What I do know is that we can’t ignore it.
We can’t allow it to go on.  
And most importantly, we can’t be silent.

The Secret by Stephanie Duwve

(Stephanie is a pre-service teacher working in a preschool classroom. The inspiration for this piece came from the many times in the dramatic play center when she has hear children telling each other they can't wear a certain outfit because of their gender.) 

Come close and listen, for I have a secret.
I don’t think you've heard it before;
but if you have, you should hear it again.
It’s the best way you can learn more.

Come close and listen, for I have a secret.
It shouldn’t be kept quiet though.
I encourage you to yell and let the whole world hear it,
because it is one that will help our nation grow.
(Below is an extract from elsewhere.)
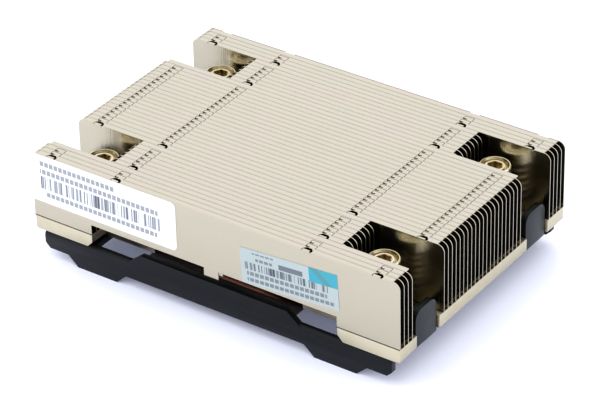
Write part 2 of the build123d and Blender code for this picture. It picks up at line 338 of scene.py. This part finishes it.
bracketFinish = {
    # the third colour is painted light on the faces turned along x
    "coat": (0.006, 0.008, 0.010, 1), "worn": (0.08, 0.09, 0.10, 1), "satin": (0.036, 0.041, 0.043, 1),
    "facing": 0.9, "peel": (2.4, 2.0), "broad": (0.09, 3.0), "dust": (5.0, 1.0), "dustFrom": 0.73,
    "dustShare": 0.5, "broadShare": 0.2, "roughness": 0.42, "broadRough": 0.3, "relief": (0.18, 0.00006)}


def blackCoat():
    f = bracketFinish
    paint = Paint("blackCoat")
    place = paint.place()
    peel = paint.noise(place, *f["peel"])
    broad = paint.noise(place, *f["broad"]) - 0.5
    dust = paint.noise(place, *f["dust"]) > f["dustFrom"]
    nx = paint.facing()[0]
    coat = paint.blend(abs(nx) > f["facing"], f["coat"], f["satin"])  # painted light: faces turned along x, the tabs' broad faces among them, are paler
    colour = paint.blend(dust * f["dustShare"] + broad * f["broadShare"], coat, f["worn"])
    return paint.finish({"Base Color": colour, "Roughness": f["roughness"] + broad * f["broadRough"],
                         "Specular IOR Level": 0.35, "Coat Weight": 0.08, "Coat Roughness": 0.3,
                         "Normal": paint.bump(peel, *f["relief"])})


screwFinish = {
    "plate": (0.80, 0.76, 0.65, 1), "olive": (0.56, 0.50, 0.36, 1), "dark": (0.43, 0.37, 0.25, 1),
    "across": 47.0, "along": 28.0, "rim": 5.0,
    "zones": [(0.30, "olive"), (0.455, "dark"), (0.48, "plate"), (0.57, "plate"), (0.62, "dark"),
              (0.80, "dark"), (0.86, "plate")],  # shares of the rim's radius; the olive and dark rings are painted reflection of the dark wells around the heads
    "rings": 6.0, "haze": (0.35, 2.0), "hazeFrom": 0.4, "hazeShare": 0.8,
    "roughness": 0.16, "ringRough": 0.12, "relief": (0.5, 0.00005)}


def turnedSteel():
    f = screwFinish
    paint = Paint("turnedSteel")
    place = paint.place()
    x, y, z = paint.axes(place)
    dx, dy = abs(x) - f["across"], abs(y) - f["along"]  # from the nearest screw's axis
    radius = (dx * dx + dy * dy).maths("SQRT")
    around = paint.node("ShaderNodeCombineXYZ", {}, {"X": radius, "Y": z})
    rings = paint.node("ShaderNodeTexNoise", {"noise_dimensions": "2D"}, {
        "Vector": around, "Scale": f["rings"], "Detail": 2.0})
    haze = paint.noise(place, *f["haze"])
    # painted reflection: rings of olive and dark across the head, by radius
    zones = paint.ramp(radius / f["rim"], [(share, f[tone]) for share, tone in f["zones"]])
    colour = paint.blend((haze - f["hazeFrom"]) * f["hazeShare"], zones, f["olive"])
    return paint.finish({"Base Color": colour, "Metallic": 1.0,
                         "Roughness": f["roughness"] + (rings - 0.5) * f["ringRough"],
                         "Normal": paint.bump(rings, *f["relief"])})


wireFinish = {
    "bright": (0.62, 0.58, 0.50, 1), "drawn": (0.36, 0.33, 0.28, 1), "streak": (1.6, 4.0),
    "roughness": 0.3, "streakRough": 0.2, "relief": (0.15, 0.00004)}


def drawnWire():
    f = wireFinish
    paint = Paint("drawnWire")
    streak = paint.noise(paint.place(), *f["streak"])
    return paint.finish({"Base Color": paint.blend(streak, f["bright"], f["drawn"]), "Metallic": 1.0,
                         "Roughness": f["roughness"] + (streak - 0.5) * f["streakRough"],
                         "Normal": paint.bump(streak, *f["relief"])})


clipFinish = {
    "dark": (0.10, 0.10, 0.11, 1), "rubbed": (0.42, 0.42, 0.42, 1), "wear": (0.9, 4.0), "wearFrom": 0.4,
    "wearRise": 1.5, "roughness": 0.35, "wearRough": 0.3, "relief": (0.2, 0.00004)}


def oiledSteel():
    f = clipFinish
    paint = Paint("oiledSteel")
    wear = paint.noise(paint.place(), *f["wear"])
    colour = paint.blend((wear - f["wearFrom"]) * f["wearRise"], f["dark"], f["rubbed"])
    return paint.finish({"Base Color": colour, "Metallic": 1.0,
                         "Roughness": f["roughness"] + (wear - 0.5) * f["wearRough"],
                         "Normal": paint.bump(wear, *f["relief"])})


# A row or a stripe field has its top, bottom, start and stop from the label's top left corner, and a seed.
labelFinish = {
    "paper": (0.76, 0.78, 0.80, 1), "ink": (0.05, 0.06, 0.09, 1), "pale": (0.43, 0.49, 0.485, 1),
    "field": (0.06, 0.36, 0.44, 1), "wedge": (0.13, 0.24, 0.23, 1), "split": -5.0,
    "blocks": {"count": 0.61, "space": 0.22, "share": 0.6}, "stripes": {"count": 3.1, "space": 0.35},
    "large": {
        "left": -61.4, "top": 33.8, "stripes": (6.9, 10.9, 3.2, 44.8, 5.0),
        "rows": [(2.0, 3.5, 3.0, 29.0, 0.3), (4.6, 6.1, 3.0, 44.0, 0.9), (11.8, 13.2, 4.5, 43.5, 0.2)]},
    "small": {
        "across": 26.1, "middle": 23.1, "tilt": 3.8, "half": (15.85, 5.6),
        "stripes": (4.2, 6.5, 1.3, 28.6, 44.0),
        "rows": [(0.9, 1.4, 4.0, 11.0, 0.1), (2.5, 3.4, 5.0, 10.5, 0.4), (7.1, 8.3, 1.8, 28.0, 0.5),
                 (9.1, 10.2, 1.8, 30.0, 0.6)],
        "box": (2.2, 3.8, 12.6, 20.4), "boxShare": 0.7, "field": (0.0, 4.4, 22.5, 31.7),
        "wedge": (22.8, 25.2), "wedgeSlope": 1.1, "wedgeShare": 0.6},
    "shade": (0.5, 2.0), "roughness": 0.42, "shadeRough": 0.1, "relief": (0.05, 0.00005)}


def printedFilm():
    f = labelFinish
    paint = Paint("printedFilm")
    place = paint.place()
    x, z = paint.axes(place)[0::2]

    def within(value, low, high):
        return (value > low) * (value < high)

    def oblong(u, v, top, bottom, start, stop):
        return within(v, top, bottom) * within(u, start, stop)

    def blocks(u, v, top, bottom, start, stop, seed):  # a row of plain grey blocks with small spaces between
        space = (u * f["blocks"]["count"] + seed).maths("FRACT") > f["blocks"]["space"]
        return oblong(u, v, top, bottom, start, stop) * space * f["blocks"]["share"]

    def stripes(u, v, top, bottom, start, stop, seed):  # upright stripes of uneven width
        tone = paint.chance((u * f["stripes"]["count"] + seed).maths("FLOOR"))
        return oblong(u, v, top, bottom, start, stop) * (tone > f["stripes"]["space"]) * tone

    def marks(u, v, label):
        inked = stripes(u, v, *label["stripes"])
        for row in label["rows"]:
            inked = inked + blocks(u, v, *row)
        return inked

    large, small = f["large"], f["small"]
    onSmall = x > f["split"]
    largeInk = marks(x - large["left"], large["top"] - z, large)
    turn = math.radians(small["tilt"])
    a, b = x - small["across"], z - small["middle"]
    u = a * math.cos(turn) + b * math.sin(turn) + small["half"][0]
    v = small["half"][1] - (b * math.cos(turn) - a * math.sin(turn))
    smallInk = marks(u, v, small) + oblong(u, v, *small["box"]) * small["boxShare"]
    wedge = within(u - v * small["wedgeSlope"], *small["wedge"]) * small["wedgeShare"]
    corner = paint.blend(wedge, f["field"], f["wedge"])
    paper = paint.blend(onSmall, f["paper"], f["pale"])
    inked = paint.blend(largeInk * (1 - onSmall) + smallInk * onSmall, paper, f["ink"])
    colour = paint.blend(oblong(u, v, *small["field"]) * onSmall, inked, corner)
    shade = paint.noise(place, *f["shade"])
    return paint.finish({"Base Color": colour, "Roughness": f["roughness"] + (shade - 0.5) * f["shadeRough"],
                         "Coat Weight": 0.2, "Coat Roughness": 0.3,
                         "Normal": paint.bump(shade, *f["relief"])})


materials = {
    "fins": platedFins(), "base_plate": platedBase(), "copper_base": milledCopper(), "bracket": blackCoat(),
    "screws": turnedSteel(), "springs": drawnWire(), "clips": oiledSteel(), "labels": printedFilm()}
print("materials made")


foldShape = {"heights": (0.034, 0.01295, 0.0164), "radius": 0.00025, "segments": 3}  # top and bottom folds


def makeFin(nodeName):
    piece = mergedCopy(nodeName, nodeName.replace("_", "Plate"))
    if nodeName != "end_plate":  # the end plate has no folds
        roundFold(piece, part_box(nodeName)[0].y, **foldShape)
    smoothBelow(piece, creases["sheet"])
    dress(piece, nodeName, materials["fins"])


for nodeName in sorted(frame["nodes"]):
    if nodeName.startswith("fin_") or nodeName == "end_plate":
        makeFin(nodeName)
print("fins made")


softEdges = {  # width, segments, and the degrees above which an edge is softened
    "base_plate": (0.00022, 2, 40), "copper_base": (0.00020, 2, 40), "bracket": (0.00030, 2, 25)}

for nodeName, (width, segments, limit) in softEdges.items():
    piece = mergedCopy(nodeName, nodeName.replace("_plate", "Plate").replace("_base", "Slab"))
    softenEdges(piece, width, segments, limit)
    smoothBelow(piece, creases["sheet"])
    dress(piece, nodeName, materials[nodeName])
print("base, copper and bracket made")


springShape = {
    "wire": 0.0009, "outer": 0.0081, "turns": 7, "low": 0.0088, "high": 0.0258, "steps": 32, "sides": 12,
    "squashed": 0.765}


def makeSpring(number):
    s = springShape
    nodeName = f"screw_spring_{number}"
    low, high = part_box(nodeName)
    middle = (low + high) / 2
    radius = (s["outer"] - s["wire"]) / 2
    rise = (s["high"] - s["low"] - s["wire"]) / s["turns"]
    deselectAll()
    bpy.ops.mesh.primitive_circle_add(vertices=s["sides"], radius=s["wire"] / 2, fill_type="NOTHING",
                                      location=(radius, 0, 0), rotation=(math.pi / 2, 0, 0))
    spring = bpy.context.object
    spring.name = f"coilSpring{number}"
    applyPlace(spring)
    coil = spring.modifiers.new("coil", "SCREW")
    coil.axis = "Z"
    coil.angle = 2 * math.pi
    coil.screw_offset = rise
    coil.iterations = s["turns"]
    coil.steps = coil.render_steps = s["steps"]
    coil.use_merge_vertices = False
    applyModifiers(spring)
    bpy.ops.object.mode_set(mode="EDIT")
    bpy.ops.mesh.select_all(action="SELECT")
    bpy.ops.mesh.remove_doubles(threshold=nearness["coilCorner"])
    bpy.ops.mesh.select_all(action="DESELECT")
    bpy.ops.mesh.select_mode(type="EDGE")
    bpy.ops.mesh.select_non_manifold()
    bpy.ops.mesh.edge_face_add()
    bpy.ops.mesh.select_all(action="SELECT")
    bpy.ops.mesh.normals_make_consistent(inside=False)
    bpy.ops.object.mode_set(mode="OBJECT")
    spring.location = (middle.x, middle.y, s["low"] + s["wire"] / 2)
    applyPlace(spring)
    smoothBelow(spring, creases["wire"])
    dress(spring, nodeName, materials["springs"])
    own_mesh(spring)


for number in (1, 2, 3, 4):
    screw = mergedCopy(f"captive_screw_{number}", f"turnedScrew{number}")
    smoothBelow(screw, creases["turned"])
    dress(screw, f"captive_screw_{number}", materials["screws"])
    clip = mergedCopy(f"retaining_clip_{number}", f"groovedClip{number}")
    smoothBelow(clip, creases["turned"])
    dress(clip, f"retaining_clip_{number}", materials["clips"])
    makeSpring(number)
print("screws, clips and springs made")


labels = mergedCopy("labels", "frontLabels")
dress(labels, "labels", materials["labels"])
print("labels made")


floorLook = {
    "size": 3.0, "colour": (0.90, 0.91, 0.97, 1), "grain": (0.88, 0.89, 0.96, 1), "cloud": (0.01, 2.0),
    "glow": (0.64, 0.71, 1.0, 1), "strength": 0.14, "roughness": 0.6,
    # dim and unlit are the painted shadow under the pad
    "dim": (0.35, 0.35, 0.37, 1), "unlit": (0, 0, 0, 1), "middle": -8.0, "halfWidth": 26.0, "halfDepth": 34.0}

deselectAll()
bpy.ops.mesh.primitive_plane_add(size=floorLook["size"], location=(0, 0, 0))
floor = bpy.context.object
floor.name = "paleFloor"
floorPaint = Paint("paleFloor")
floorPlace = floorPaint.place()
floorX, floorY = floorPaint.axes(floorPlace)[:2]
paintedPadShadow = ((abs(floorX - floorLook["middle"]) < floorLook["halfWidth"])
            * (abs(floorY) < floorLook["halfDepth"]))  # painted shadow: the floor is dim and without glow under the pad
floorGrain = floorPaint.noise(floorPlace, *floorLook["cloud"])
floorTone = floorPaint.blend(floorGrain, floorLook["colour"], floorLook["grain"])
floor.data.materials.append(floorPaint.finish({
    "Base Color": floorPaint.blend(paintedPadShadow, floorTone, floorLook["dim"]),
    "Roughness": floorLook["roughness"],
    "Emission Color": floorPaint.blend(paintedPadShadow, floorLook["glow"], floorLook["unlit"]),
    "Emission Strength": floorLook["strength"]}))

studioLook = {"Color": (0.98, 0.98, 1.0, 1), "Strength": 0.95}
world = bpy.data.worlds.new("studio")
world.use_nodes = True
for socketName, value in studioLook.items():
    world.node_tree.nodes["Background"].inputs[socketName].default_value = value
scene.world = world

softLights = [  # name, place, size, power
    ("overheadSoftbox", (-0.5, -0.5, 0.9), 0.9, 1.0),
    ("frontSoftbox", (-0.35, -0.8, 0.55), 0.7, 0.5),
    ("rightFill", (0.9, 0.1, 0.5), 0.6, 0.4)]
lightAim = Vector((0, 0, 0.02))

for name, place, size, power in softLights:
    deselectAll()
    bpy.ops.object.light_add(type="AREA", location=place)
    lamp = bpy.context.object
    lamp.name = name
    lamp.data.size = size
    lamp.data.energy = power
    lamp.rotation_euler = (lightAim - Vector(place)).to_track_quat("-Z", "Y").to_euler()

cameraPlace = {
    "location": (0.43562, -0.61268, 0.49350), "degrees": (57.5764, 1.1375, 34.6718),
    "lens": 190.23, "sensor": 36.0, "near": 0.01}
deselectAll()
bpy.ops.object.camera_add(location=cameraPlace["location"],
                          rotation=[math.radians(angle) for angle in cameraPlace["degrees"]])
camera = bpy.context.object
camera.name = "productCamera"
camera.data.lens = cameraPlace["lens"]
camera.data.sensor_width = cameraPlace["sensor"]
camera.data.clip_start = cameraPlace["near"]
scene.camera = camera
print("floor, light and camera made")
Come close and listen, for I have a secret,
and I want to share my knowledge with you.
It’s okay that you don’t know this yet,
because I just recently found out too.

Come close and listen for I have a secret,
that should matter to both, Republican and Democrats.
A boy CAN wear a pink dress
just as a girl CAN wear construction hats.

Come close and listen, for I have a secret,
this is what I stand for.
You have a CHOICE to be a boy or a girl
with no pain, no shame and no war.

Come close and listen, for I have a secret;
just know, not everyone agrees with me.
It’s okay to be “different”, although different is not so different.
It’s up to us to help the world see.